No. It was important to me to only have a few details because I believe that everybody has one, if not several houses, that they are completely in love with that they’ve either been in or been past. The book was going to be called Maeve, and because I own a bookstore, I really did understand that The Dutch House was a much better title. The words Dutch and house have the same number of letters; I knew it would look really good. To me, the house is just symbolic of the life. It’s a book about wealth and poverty, and the sort of whiplash of going back and forth between those two states.

The book is about Maeve, but from the point of view of her brother. Did you have any trepidation about writing as a young man?

Danny was a very easy character for me to write because, oddly enough, I have known many men who are smart and charming and funny and interesting, who have no understanding of the fact that their whole life is built on the shoulders of the women who carry them around.

Andrea is the only character whose bad behavior you don’t explain. Why?

The greatest lack I think in my body of work, if, God forbid, you were to read it all, is that I don’t write villains. I have this shortcoming that whenever I get too close to anybody, I become sympathetic to them. And I just really wanted a villain. That was why I wrote this book in first person, because all Danny knows is what Andrea chooses to show him.

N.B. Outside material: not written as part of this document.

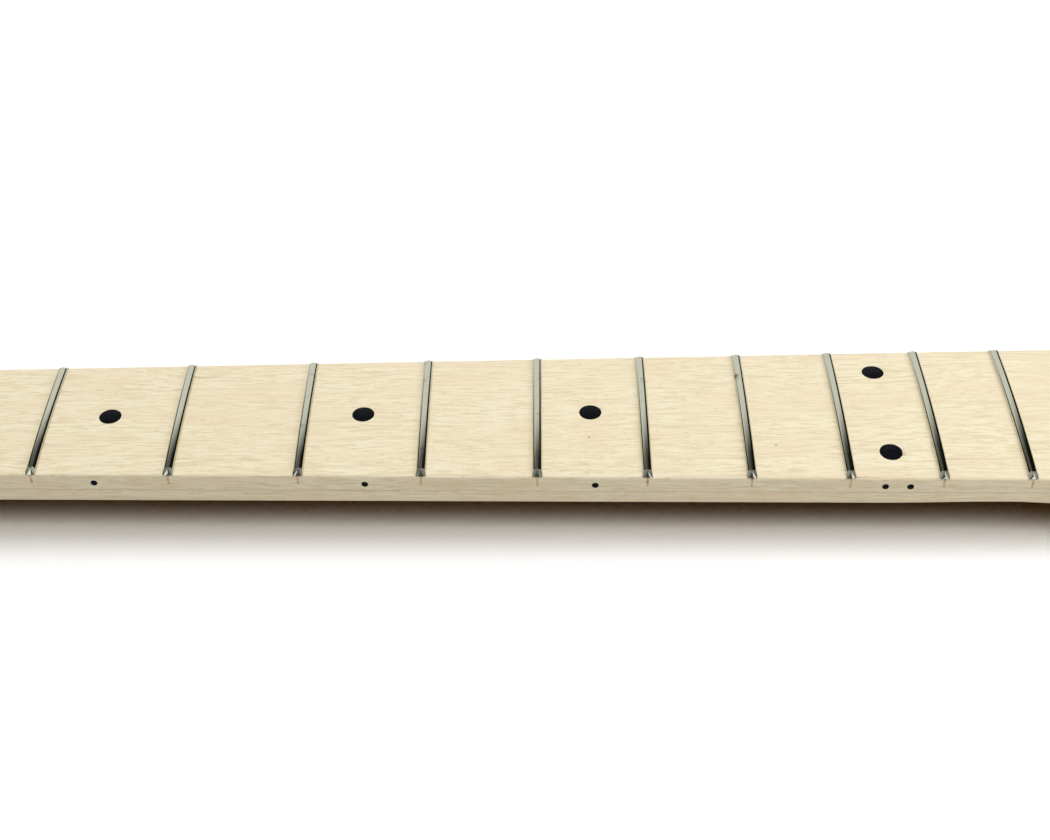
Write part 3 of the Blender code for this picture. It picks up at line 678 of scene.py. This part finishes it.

This book is also about good people who are not very good mothers. From the point of view of somebody without kids, do you feel that mothers are judged overly harshly?

I wrote this book, got all the way to the end, read it, hated it, threw it away and started over. And I mean completely. What I realized in having it bomb so completely is that you cannot write a sympathetic character who leaves her children for ethical reasons. There is definitely a different standard for men and women, and I wanted to take that on. And I realized that I couldn’t. We sing songs about Odysseus, and we pray to the Buddha [both of whom left home], and nobody thinks about their sons. I sat down on the carpet in the middle of my office. I imagined every mother on my street who has young children, and her leaving her children to go and do important work for the poor. And I was angry at all of them.

You write, “By 1968, pretty much every representation of hope in the country had been put up against a wall and shot.” Is that true now?

People are trying to hold up their light, and God love them. But it’s a very, very tough time, and this book definitely came out of the presidential election, and the celebration of wealth, the idea that nothing could be better than being rich.

You looked after your grandmother in her declining years. Did you identify with Elna during those scenes?

It was really hard work. It was heartbreaking and just so time- and labor-intensive, and people were always saying to me, “Oh, you’re so lucky.” And I would think, “Oh, f-ck you.” And yet, here I am, I’m 55, she died when I was 41, and I am sitting in my office looking straight at a picture of her. I miss her, I miss taking care of her. I miss her little body, vacant of her mind, and I would say to someone who was taking care of their grandmother, “You’re so lucky, enjoy every minute of it.”

Do you think it’s possible to ever see the past as it actually was?

No. I’m very, very sure that my memories are true and accurate, and if I put them up against the memories of my family or my friends, they would have very different true and accurate memories.